De acordo com os principais modelos teóricos de formação e evolução de galáxias, tais sistemas são mantidos gravitacionalmente devido à presença dessa misteriosa componente chamada de matéria escura, uma componente invisível aos telescópios por não emitir e nem absorver a radiação eletromagnética que, segundo estimativas, compõe cerca de 85% de toda a matéria do Universo.
Representação artística da Via Láctea e o seu halo de matéria escura (em azul).Fonte: ESO/L. Calçada
Contudo, quando a equipe de astrônomos mapeou a cinemática das estrelas e do gás da AGC 114905, eles não detectaram nenhum indício de que houvesse massa excedente para além da matéria visível, o que indica que a galáxia possui muito pouca ou até nenhuma matéria escura.
Uma das possíveis explicações que o grupo sugere é que esta galáxia poderia ter “jogado fora” toda sua matéria escura em interações gravitacionais com uma outra galáxia próxima maior e mais massiva. Porém, o problema dessa hipótese é que não parecer haver galáxia capaz de tal feito nas vizinhanças de AGC 114905.
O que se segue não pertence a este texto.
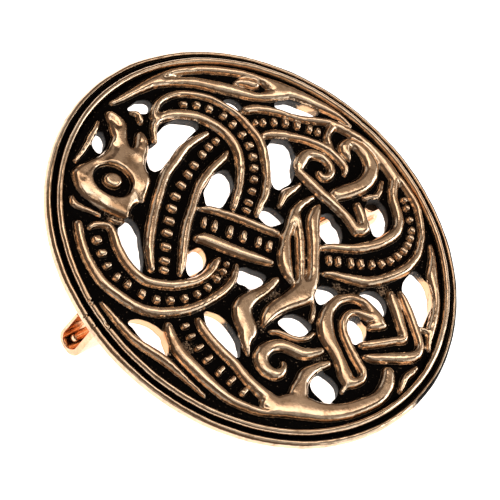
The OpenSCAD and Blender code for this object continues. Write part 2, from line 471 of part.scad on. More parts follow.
// The catch is a copper gutter under the pin's tip. One side rises to the disc's back and the
// other ends in a free lip.
module catch() {
    bowl_r = catch_w / 2;
    bowl_z = bowl_r - 0.08;
    side = -slot_shift;
    color([0.8, 0.45, 0.25])
        on_back(catch_x)
            upright(catch_l)
                difference() {
                    union() {
                        translate([side, bowl_z])
                            circle(bowl_r);
                        translate([side - bowl_r, bowl_z])
                            square([bowl_r, back_h - fit - bowl_z]);
                        translate([side, bowl_z])
                            square([bowl_r, lip_h - bowl_z]);
                    }
                    translate([0, pin_low])
                        circle(slot_w / 2);
                    translate([-slot_w / 2, pin_low])
                        square([slot_w, back_h]);
                    translate([side - bowl_r, -1])
                        square([catch_w, 1]);
                }
}

// The hinge has a foot on the disc's back, two lugs that stand as high as the catch, and a
// rivet with a flat head outside each lug
module hinge() {
    foot_l = 3;
    foot_t = 0.6;
    head_t = 0.35;
    color([0.72, 0.5, 0.3])
        on_back(hinge_x)
            union() {
                translate([-foot_l / 2, -hinge_w / 2, back_h - fit - foot_t])
                    cube([foot_l, hinge_w, foot_t]);
                for (side = [-1, 1])
                    translate([0, side * (hinge_w - lug_t) / 2, 0])
                        lengthwise(lug_t)
                            polygon([[-0.9, 0], [0.9, 0], [1.1, 0.4], [1.35, pin_high],
                                [foot_l / 2, back_h - fit - foot_t / 2],
                                [-foot_l / 2, back_h - fit - foot_t / 2], [-1.35, pin_high],
                                [-1.1, 0.4]]);
                translate([0, hinge_w / 2 + head_t, pin_high])
                    rotate([90, 0, 0])
                        cylinder(d = rivet_d, h = hinge_w + 2 * head_t);
                for (side = [-1, 1])
                    translate([0, side * (hinge_w + head_t) / 2, pin_high])
                        rotate([90, 0, 0])
                            cylinder(d = rivet_d + 0.9, h = head_t, center = true);
            }
}

// The pin is a straight wire with a barrel round the rivet and a point in the catch
module pin() {
    reach = hinge_x - catch_x;
    point_l = 2.6;
    tip_d = 0.5;
    shank_l = (reach - 0.4) / cos(pin_slope) - point_l;
    color([0.8, 0.5, 0.32])
        on_back(hinge_x)
            translate([0, 0, pin_high])
                difference() {
                    union() {
                        rotate([90, 0, 0])
                            cylinder(d = barrel_d, h = barrel_l, center = true);
                        rotate([0, -90 - pin_slope, 0]) {
                            cylinder(d = pin_d, h = shank_l);
                            translate([0, 0, shank_l])
                                cylinder(d1 = pin_d, d2 = tip_d, h = point_l);
                        }
                    }
                    rotate([90, 0, 0])
                        cylinder(d = rivet_d + 0.2, h = barrel_l + 1, center = true);
                }
}

openwork_disc();
catch();
hinge();
pin();
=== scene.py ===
import math

import bpy
import numpy as np
from mathutils import Matrix, Vector
from mathutils.geometry import delaunay_2d_cdt


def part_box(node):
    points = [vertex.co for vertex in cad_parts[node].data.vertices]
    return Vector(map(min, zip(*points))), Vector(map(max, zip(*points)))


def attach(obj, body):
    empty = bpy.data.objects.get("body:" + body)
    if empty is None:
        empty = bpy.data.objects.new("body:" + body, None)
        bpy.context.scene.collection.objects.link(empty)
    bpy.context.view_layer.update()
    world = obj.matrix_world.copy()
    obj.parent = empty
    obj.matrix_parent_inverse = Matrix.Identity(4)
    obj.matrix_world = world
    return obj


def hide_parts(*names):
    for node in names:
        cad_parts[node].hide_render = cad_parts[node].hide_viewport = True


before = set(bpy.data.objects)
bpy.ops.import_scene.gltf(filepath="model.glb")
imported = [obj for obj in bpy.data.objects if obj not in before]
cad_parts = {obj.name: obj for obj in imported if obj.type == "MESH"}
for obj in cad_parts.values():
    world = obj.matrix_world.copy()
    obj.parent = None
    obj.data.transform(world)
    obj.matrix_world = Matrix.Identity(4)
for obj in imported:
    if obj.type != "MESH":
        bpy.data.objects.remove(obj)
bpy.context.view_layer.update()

# Sizes are in millimetres from here on, and become metres where a mesh is made
MM = 0.001
disc_low, disc_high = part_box("openwork_disc")
BACK_Z = disc_low.z / MM
TOP_Z = disc_high.z / MM
DISC_R = disc_high.x / MM
PLATE_T = 0.95
BEAD_H = 0.5
FLOOR_Z = BACK_Z + PLATE_T
BEAD_TOP_Z = FLOOR_Z + BEAD_H
RELIEF = TOP_Z - FLOOR_Z
# How far in from the disc's edge the relief sheet ends and the rim begins, and the flat back ends
RIM_WIDE = 1.58
BACK_IN = 0.75
RELIEF_R = DISC_R - RIM_WIDE
BACK_R = DISC_R - BACK_IN
# The pin's line: its turn from X in degrees, and how far it passes from the disc's middle
PIN_TURN = 30
PIN_OFF = 0.8
PIN_D = 1.1
# How far in from the disc's edge the hinge's rivet and the catch's outer end lie
HINGE_IN = 4.7
CATCH_IN = 1.6
# Heights of the pin's middle in the hinge and in the catch
HINGE_PIN_Z = 3.4
CATCH_PIN_Z = 1.3


# Outlines taken from the frame
def walk(links):
    """Chains of linked points. A closed chain doesn't repeat its first point."""
    out = []
    ends = [k for k, v in links.items() if len(v) % 2 == 1]
    for start in ends + list(links):
        while links[start]:
            chain = [start]
            here = start
            while links[here]:
                following = links[here].pop()
                links[following].remove(here)
                chain.append(following)
                here = following
                if here == start:
                    break
            closed = len(chain) > 2 and chain[0] == chain[-1]
            out.append(chain[:-1] if closed else chain)
    return out


def border(tris):
    """The loops of edges that belong to one triangle only."""
    used = {}
    for a, b, c in tris:
        for p, q in ((a, b), (b, c), (c, a)):
            edge = (min(p, q), max(p, q))
            used[edge] = used.get(edge, 0) + 1
    links = {}
    for (p, q), times in used.items():
        if times == 1:
            links.setdefault(p, []).append(q)
            links.setdefault(q, []).append(p)
    return walk(links)


def threes(data, key, kind):
    """Three numbers for each point or triangle of a mesh."""
    out = np.zeros(len(data) * 3, kind)
    data.foreach_get(key, out)
    return out.reshape(-1, 3)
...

Embora algumas outras galáxias individuais também já tenham sido apresentadas como sistema sem matéria escura, esse novo estudo não implica necessariamente em um problema para as teorias de matéria escura. Novas observações e novas análises estão previstas para serem feitas no futuro próximo (inclusive com o novo Telescópio Espacial James Webb) com essas e outras galáxias exóticas para resolver mais esse enigma cósmico.